DO THIS:
In the listing below, locate the line containing "bmesh.ops.recalc_face_normals(bm, faces=bm.faces)" and the line containing "for node in". Output both of them and every line between, exactly as written, and nothing more.

TASK MATERIAL:
<<<<
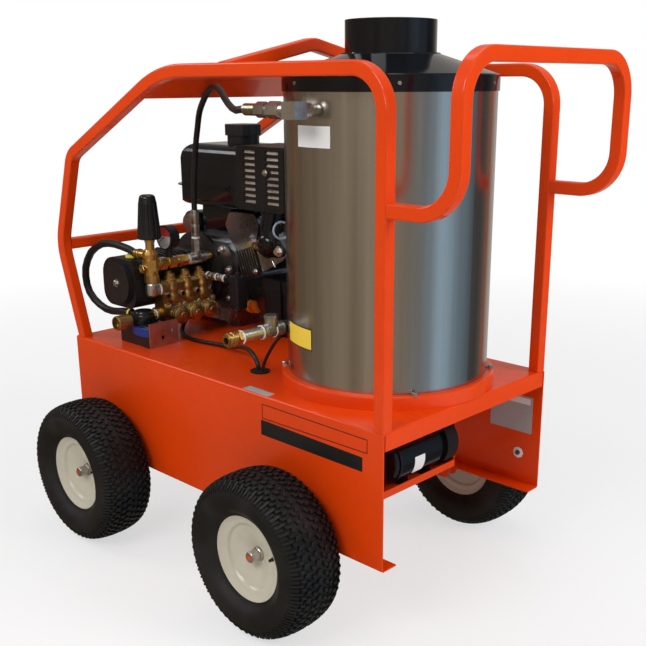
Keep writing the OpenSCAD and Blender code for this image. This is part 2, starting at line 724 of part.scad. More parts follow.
pad_h = 8;
base_h = 12;
block_y = [56, 205];
cover_y = [28, 56];
crank = [crank_x, crank_z];
shaft_bore = shaft_d + 0.1;
case_top = 84;
case_outline = rounded([
  [crank_x - 112, crank_z - 121], [crank_x + 112, crank_z - 121], [crank_x + 128, crank_z - 70],
  [crank_x + 128, crank_z + 52], [crank_x + 103, crank_z + case_top],
  [crank_x - 62, crank_z + case_top],
  [crank_x - 108, crank_z + 46], [crank_x - 108, crank_z - 90]
], [4, 4, 30, 34, 26, 40, 40, 30]);

fin_t = 3;
fin_pitch = 9;
fin_count = 8;
fin_start = 132;
barrel_w = 96;

shroud_y = 34;
shroud_bolt = [316, 684];
starter_d = 60;
starter_at = [50, 692];

module along_cylinder() translate([crank_x, 0, crank_z]) rotate([0, -cylinder_lean, 0])
  children();

// crankcase and finned cylinder, one casting
module engine_block() color([0.45, 0.45, 0.46]) from_front_end() difference() {
  union() {
    prism_y(case_outline, block_y[0], block_y[1]);
    // feet
    for (x = [crank_x - 105, crank_x + 55])
      block([x, block_y[0] + 6, deck_top], [x + 50, block_y[1] - 4, crank_z - 115]);
    along_cylinder() {
      block([70, 62, -barrel_w / 2], [206, 62 + barrel_w, barrel_w / 2]);
      for (i = [0 : fin_count - 1])
        translate([fin_start + i * fin_pitch, 0, 0])
          prism_x(rounded(box_outline([44, -66], [178, 62]), 12), 0, fin_t);
    }
    // air shroud over the cylinder's near side, with the bolt that holds it
    prism_y(rounded([
      [222, 706], [238, 738], [330, 741], [344, 716], [330, 668], [290, 655], [262, 646]
    ], [12, 14, 14, 14, 20, 0, 12]), shroud_y, head_y[0]);
    rod_y(20, shroud_y - 3, shroud_y, shroud_bolt);
    hex_y(12, shroud_y - 9, shroud_y - 3, shroud_bolt);
    // electric starter beside the crankcase
    rod_y(starter_d, block_y[0] + 8, block_y[1] - 2, starter_at);
    rod_y(starter_d - 16, block_y[0] - 2, block_y[0] + 8, starter_at);
    // governor plate with the throttle lever's pivot
    block([228, lever_y - 7, crank_z + 60], [282, lever_y - 0.3, lever_at.y + 12]);
    rod_y(6, lever_y - 7, lever_y + 5.3, lever_at);
    rod_y(11, lever_y + 5.3, lever_y + 8, lever_at);
    // filler neck for the dipstick
    rod_x(dipstick_neck_d, crank_x + 100, crank_x + 150, dipstick_at);
  }
  rod_y(shaft_bore, block_y[0] - 1, block_y[1] + 1, crank);
  rod_x(dipstick_rod_d + 2, crank_x + 20, crank_x + 151, dipstick_at);
}

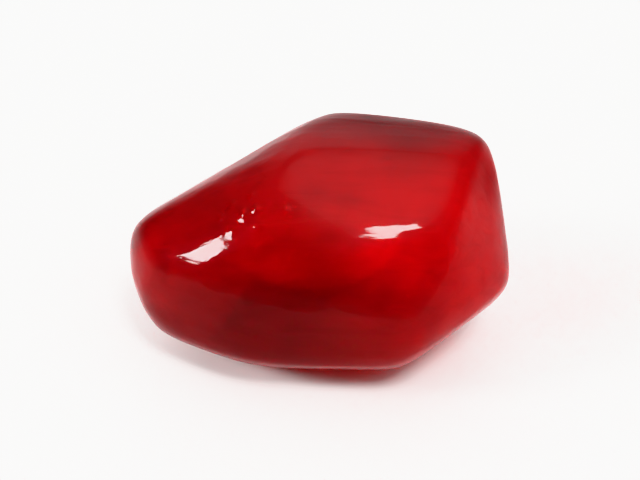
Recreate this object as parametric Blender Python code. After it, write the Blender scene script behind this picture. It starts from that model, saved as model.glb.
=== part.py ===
"""One pomegranate aril: a juicy, faceted grain of flesh that lies on one of its flat sides.

Metres, +Z up. The long axis runs along X, with the narrow attachment end at -X and the blunt
crown end at +X. The origin is under the middle of the bounding box, on the surface it lies on.
"""

import math

import bmesh
import bpy
from mathutils import Matrix, Vector

# ---------------------------------------------------------------- driving dimensions (metres)
LENGTH = 0.0110  # attachment end to crown
WIDTH = 0.0076  # front to back
HEIGHT = 0.0066  # from the side it lies on to the top
REST_DEPTH = 0.00040  # how far the underside is pressed flat where it rests
REST_BLEND = 0.00018  # the half height over which that flat rounds into the sides
SMOOTHNESS = 17.0  # the higher, the tighter the rounded ridges between the facets
LEAN = math.radians(40.0)  # the facets are laid out on a frame leaning back by this much
PLUMP = (6.60, 4.70, 4.60)  # half axes in mm of the plump body that the facets are pressed into
SUBDIVISIONS = 5

# The grain is pressed into shape by its neighbours in the fruit, so its sides are soft facets.
# Each row is the way a facet looks on the leaning frame (right, up, near) and its distance from
# the middle in mm.
FACETS = (
    # the outline
    ((-1.00, -0.04, 0.00), 5.78),  # attachment end
    ((-0.49, 0.87, 0.00), 3.14),
    ((0.12, 1.00, -0.08), 3.84),
    ((0.98, 0.17, 0.00), 5.60),  # crown
    ((0.58, -0.82, 0.00), 4.50),
    ((-0.03, -1.00, 0.05), 3.80),
    ((-0.31, -0.95, 0.00), 4.15),
    ((-0.89, -0.45, 0.00), 5.60),
    # the near side
    ((0.05, 0.84, 0.54), 3.36),
    ((0.05, 0.46, 0.89), 3.15),
    ((-0.12, 0.22, 0.97), 3.25),
    ((0.16, -0.10, 0.98), 3.62),
    ((-0.25, -0.15, 0.96), 3.43),
    ((-0.08, -0.68, 0.73), 3.80),
    ((-0.47, 0.76, 0.45), 3.22),
    ((-0.48, 0.42, 0.77), 3.36),
    ((-0.82, 0.05, 0.57), 4.85),
    ((-0.50, -0.50, 0.70), 4.10),
    ((0.78, 0.05, 0.62), 4.80),
    ((0.62, -0.40, 0.67), 4.75),
    # the far side
    ((0.00, 0.35, -0.94), 3.60),
    ((0.10, -0.35, -0.93), 3.72),
    ((-0.72, 0.20, -0.66), 4.05),
    ((0.74, 0.10, -0.66), 4.40),
    ((-0.30, 0.72, -0.63), 3.50),
    ((0.42, 0.66, -0.62), 3.95),
    ((-0.58, -0.42, -0.70), 4.20),
    ((0.50, -0.50, -0.70), 4.25),
    ((0.00, -0.766, -0.643), 3.62),  # the side it lies on
)


def body_point(way):
    """The point of the faceted body in the direction `way` of the leaning frame."""
    total = math.hypot(*(way[k] / PLUMP[k] for k in range(3))) ** SMOOTHNESS
    for facing, distance in FACETS:
        along = way.dot(Vector(facing).normalized())
        if along > 0.0:
            total += (along / distance) ** SMOOTHNESS
    return way * (0.001 * total ** (-1.0 / SMOOTHNESS))


def pressed(height):
    """Nothing reaches below the surface it lies on, and the flat rounds gently into the sides."""
    if height <= -REST_BLEND:
        return 0.0
    if height >= REST_BLEND:
        return height
    return (height + REST_BLEND) ** 2 / (4.0 * REST_BLEND)


def clear_scene():
    for thing in list(bpy.data.objects):
        bpy.data.objects.remove(thing, do_unlink=True)


def flesh_material():
    material = bpy.data.materials.new("aril_flesh")
    material.use_nodes = True
    shader = material.node_tree.nodes["Principled BSDF"]
    shader.inputs["Base Color"].default_value = (0.42, 0.006, 0.010, 1.0)
    shader.inputs["Roughness"].default_value = 0.12
    shader.inputs["Metallic"].default_value = 0.0
    return material


def build_aril():
    # right, up and near of the leaning frame, as columns in world axes
    c, s = math.cos(LEAN), math.sin(LEAN)
    lean = Matrix(((1.0, 0.0, 0.0), (0.0, s, -c), (0.0, c, s)))

    bm = bmesh.new()
    bmesh.ops.create_icosphere(bm, subdivisions=SUBDIVISIONS, radius=1.0)
    for vert in bm.verts:
        way = Vector((vert.co.x * LENGTH, vert.co.y * HEIGHT, vert.co.z * WIDTH)).normalized()
        vert.co = lean @ body_point(way)

    low = Vector([min(v.co[k] for v in bm.verts) for k in range(3)])
    high = Vector([max(v.co[k] for v in bm.verts) for k in range(3)])
    # the size is brought to the driving dimensions, and the underside is pressed flat
    full = Vector((LENGTH, WIDTH, HEIGHT + REST_DEPTH))
    for vert in bm.verts:
        for k in range(3):
            vert.co[k] = (vert.co[k] - low[k]) * full[k] / (high[k] - low[k])
        vert.co.x -= LENGTH / 2
        vert.co.y -= WIDTH / 2
        vert.co.z = pressed(vert.co.z - REST_DEPTH)

    bmesh.ops.recalc_face_normals(bm, faces=bm.faces)
    mesh = bpy.data.meshes.new("aril")
    bm.to_mesh(mesh)
    bm.free()
    mesh.shade_smooth()
    mesh.materials.append(flesh_material())
    aril = bpy.data.objects.new("aril", mesh)
    bpy.context.scene.collection.objects.link(aril)
    return aril


clear_scene()
build_aril()
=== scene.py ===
import math

import bmesh
import bpy
import numpy as np
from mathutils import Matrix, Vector, noise


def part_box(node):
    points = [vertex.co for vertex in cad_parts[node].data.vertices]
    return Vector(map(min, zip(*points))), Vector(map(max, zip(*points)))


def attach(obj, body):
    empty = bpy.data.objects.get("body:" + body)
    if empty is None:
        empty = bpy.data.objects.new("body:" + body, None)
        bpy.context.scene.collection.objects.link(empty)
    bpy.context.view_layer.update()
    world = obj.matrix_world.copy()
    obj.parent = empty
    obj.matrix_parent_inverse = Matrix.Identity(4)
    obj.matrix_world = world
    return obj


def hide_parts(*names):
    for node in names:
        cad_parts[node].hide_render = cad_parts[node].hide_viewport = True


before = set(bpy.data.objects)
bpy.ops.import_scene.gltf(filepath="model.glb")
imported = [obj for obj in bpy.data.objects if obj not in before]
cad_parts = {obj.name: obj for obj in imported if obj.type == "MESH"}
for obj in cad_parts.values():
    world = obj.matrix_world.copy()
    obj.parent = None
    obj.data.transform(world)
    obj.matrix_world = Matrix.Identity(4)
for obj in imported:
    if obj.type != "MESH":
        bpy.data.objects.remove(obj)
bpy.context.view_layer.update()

MM = 0.001
LO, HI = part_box("aril")
LENGTH, WIDTH, HEIGHT = (HI.x - LO.x) / MM, (HI.y - LO.y) / MM, (HI.z - LO.z) / MM

# ------------------------------------------------------------------ the aril's shape
# The same facets as in the CAD part, on the frame that leans back by 40 degrees: the way a facet
# looks (right, up, near) and its distance from the middle in mm.
LEAN = math.radians(40.0)
SMOOTHNESS = 17.0
PLUMP = np.array((6.60, 4.70, 4.60))
REST_DEPTH, REST_BLEND = 0.40, 0.18
FACETS = (
    ((-1.00, -0.04, 0.00), 5.78),
    ((-0.49, 0.87, 0.00), 3.14),
    ((0.12, 1.00, -0.08), 3.84),
    ((0.98, 0.17, 0.00), 5.60),
    ((0.58, -0.82, 0.00), 4.50),
    ((-0.03, -1.00, 0.05), 3.80),
    ((-0.31, -0.95, 0.00), 4.15),
    ((-0.89, -0.45, 0.00), 5.60),
    ((0.05, 0.84, 0.54), 3.36),
    ((0.05, 0.46, 0.89), 3.15),
    ((-0.12, 0.22, 0.97), 3.25),
    ((0.16, -0.10, 0.98), 3.62),
    ((-0.25, -0.15, 0.96), 3.43),
    ((-0.08, -0.68, 0.73), 3.80),
    ((-0.47, 0.76, 0.45), 3.22),
    ((-0.48, 0.42, 0.77), 3.36),
    ((-0.82, 0.05, 0.57), 4.85),
    ((-0.50, -0.50, 0.70), 4.10),
    ((0.78, 0.05, 0.62), 4.80),
    ((0.62, -0.40, 0.67), 4.75),
    ((0.00, 0.35, -0.94), 3.60),
    ((0.10, -0.35, -0.93), 3.72),
    ((-0.72, 0.20, -0.66), 4.05),
    ((0.74, 0.10, -0.66), 4.40),
    ((-0.30, 0.72, -0.63), 3.50),
    ((0.42, 0.66, -0.62), 3.95),
    ((-0.58, -0.42, -0.70), 4.20),
    ((0.50, -0.50, -0.70), 4.25),
    ((0.00, -0.766, -0.643), 3.62),
)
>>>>
TASK ANSWER:
    bmesh.ops.recalc_face_normals(bm, faces=bm.faces)
    mesh = bpy.data.meshes.new("aril")
    bm.to_mesh(mesh)
    bm.free()
    mesh.shade_smooth()
    mesh.materials.append(flesh_material())
    aril = bpy.data.objects.new("aril", mesh)
    bpy.context.scene.collection.objects.link(aril)
    return aril


clear_scene()
build_aril()
=== scene.py ===
import math

import bmesh
import bpy
import numpy as np
from mathutils import Matrix, Vector, noise


def part_box(node):
    points = [vertex.co for vertex in cad_parts[node].data.vertices]
    return Vector(map(min, zip(*points))), Vector(map(max, zip(*points)))


def attach(obj, body):
    empty = bpy.data.objects.get("body:" + body)
    if empty is None:
        empty = bpy.data.objects.new("body:" + body, None)
        bpy.context.scene.collection.objects.link(empty)
    bpy.context.view_layer.update()
    world = obj.matrix_world.copy()
    obj.parent = empty
    obj.matrix_parent_inverse = Matrix.Identity(4)
    obj.matrix_world = world
    return obj


def hide_parts(*names):
    for node in names:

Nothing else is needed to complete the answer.